Soraya Chemaly is my new favorite writer. I can’t get enough of her blogs on Huffington Post and Salon. From her post What Does it Mean that Most Children’s Books are About White Boys:
One day when my daughter was in third grade, she had to explain to a classmate what sexism was. Four kids — two boys and two girls — had been put in a reading group together, given a basket full of books and asked to talk about them and decide together which one they wanted to read and discuss.

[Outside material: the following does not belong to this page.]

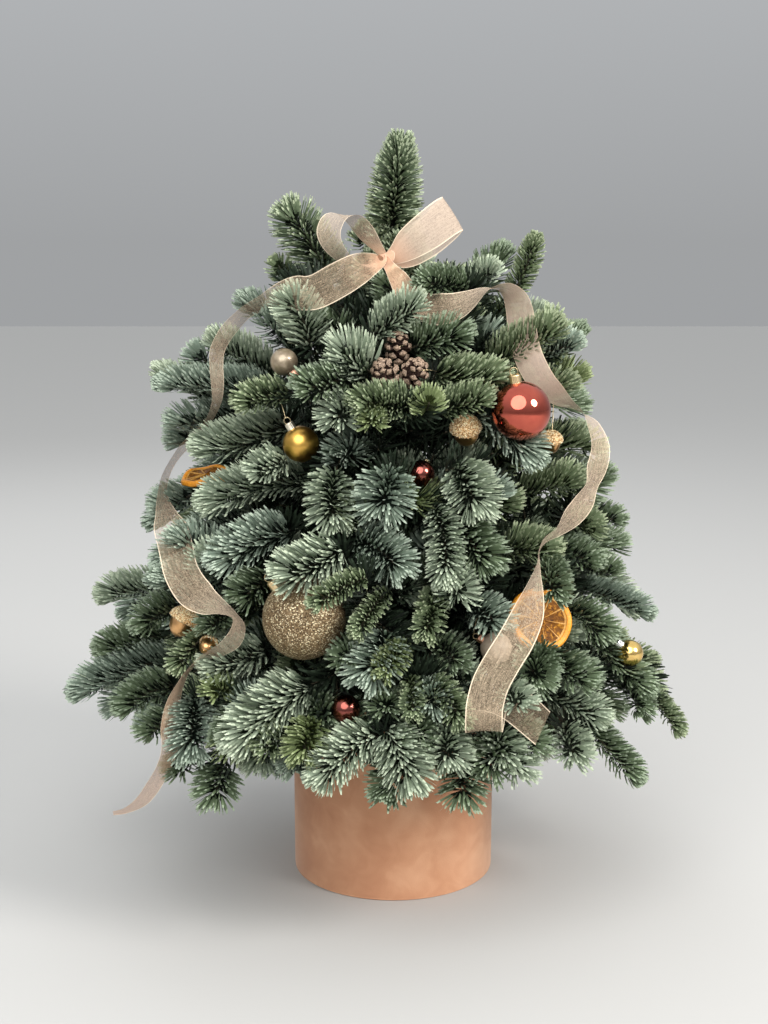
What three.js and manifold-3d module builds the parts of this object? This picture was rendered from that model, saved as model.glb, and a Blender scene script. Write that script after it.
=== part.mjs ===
// A small Christmas tree of fir boughs in a round velvet pot.
// Millimetres, +Z up. The origin is the centre of the pot's flat underside,
// +X is to the viewer's right and -Y faces the viewer.
// The pot is packed with florist's foam. A short trunk stands in the foam, tiers of boughs
// leave the trunk, and each bough carries one mass: a stem whose shoots bristle with needles.

import * as THREE from 'three';
import { mergeVertices } from 'three/addons/utils/BufferGeometryUtils.js';
import Module from 'manifold-3d';

const wasm = await Module();
wasm.setup();

// Clear space between two pieces that rest on each other.
const GAP = 0.3;

// Pot: a stiff tube with a floor, covered in velvet.
const POT_RADIUS = 80;
const POT_HEIGHT = 150;
const POT_WALL = 3;
const POT_FLOOR = 4;
const POT_ROUNDING = 1.2;
const POT_SIDES = 40;

// Foam that fills the pot to a little below its rim.
const FOAM_TOP = 138;

// Trunk: cut flat, pushed into the foam, and leaning a little as it rises.
const TRUNK_FOOT = new THREE.Vector3(0, 0, 34);
const TRUNK_BEND = new THREE.Vector3(6, 3, 241);
const TRUNK_TIP = new THREE.Vector3(-5, -3, 448);
const TRUNK_FOOT_RADIUS = 10.5;
const TRUNK_TIP_RADIUS = 3.6;
const TRUNK_SIDES = 10;
const TRUNK_STEPS = 6;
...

As they went through their choices, the boy picked up a book whose cover showed an illustration of a woman in a hoop skirt. He quickly tossed it aside. My daughter suggested that it might be good, and asked if he’d already read it, because she would like to. He said no, it was a girl book and he wouldn’t read it. Her response was pretty cut and dry: “That’s a sexist thing to say,” she explained. He was a friend of hers and an intelligent kid. He paused long enough for her to realize he wasn’t sure what she meant.
“Do you know how many books with boys in them I read?” she said. “You should read girl books, too. Not reading them just because they’re about girls is sexist.”
Frankly, today, I’m pretty certain that what she, a 9-year old, told her classmate was more than most adults can muster.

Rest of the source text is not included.